Simulation of Road Crash Facial Lacerations By Broken Windshields 870320

The facial laceration test has been proposed as an addition to the dummy injury criteria of Federal Motor Vehicle Safety Standard 208. To better understand laceration conditions as they actually occur, three road crashes of increasing severity, all involving facial laceration by the broken (cracked) windshield and one involving partial ejection, have been simulated physically and analytically. The physical simulations used vehicle test bucks, the Hybrid III head with the chamois facial coverings of the facial laceration test, and a piston - constrained Head Impactor. Computer simulations of the three crashes were also carried out using the CALSPAN 3D “CVS” and the 2D “DRISIM” computer programs.

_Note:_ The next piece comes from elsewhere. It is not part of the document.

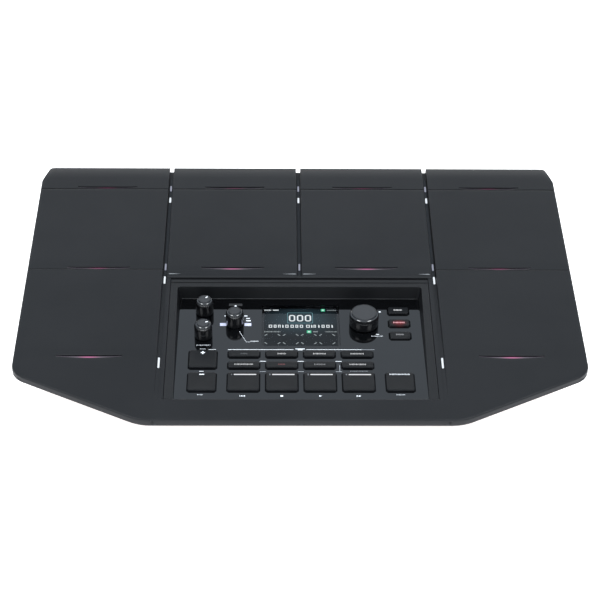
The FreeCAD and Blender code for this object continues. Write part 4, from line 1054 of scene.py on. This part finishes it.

The computer simulations provide insight into the effective mass of the head and body on windshield contact, and the forces, velocities, and accelerations involved. The computer simulations show how the impact velocity and effective mass of the head can be much higher than expected, due to body kinematics and loading of the head by the body during windshield contact. These simulations help explain accidents in which the windshield was broken by head contact in a 7.5 km/hr (5 mph) crash, and in which the head was partially ejected in a 21 km/hr (13 mph) crash.
The physical simulations approximated the damage observed in the three accidents. In addition, the reduced laceration and potentially reduced ejection by the use of glass-plastic glazing was demonstrated.
This paper presents the views of the authors, and not necessarily those of the National Highway Traffic Safety Administration.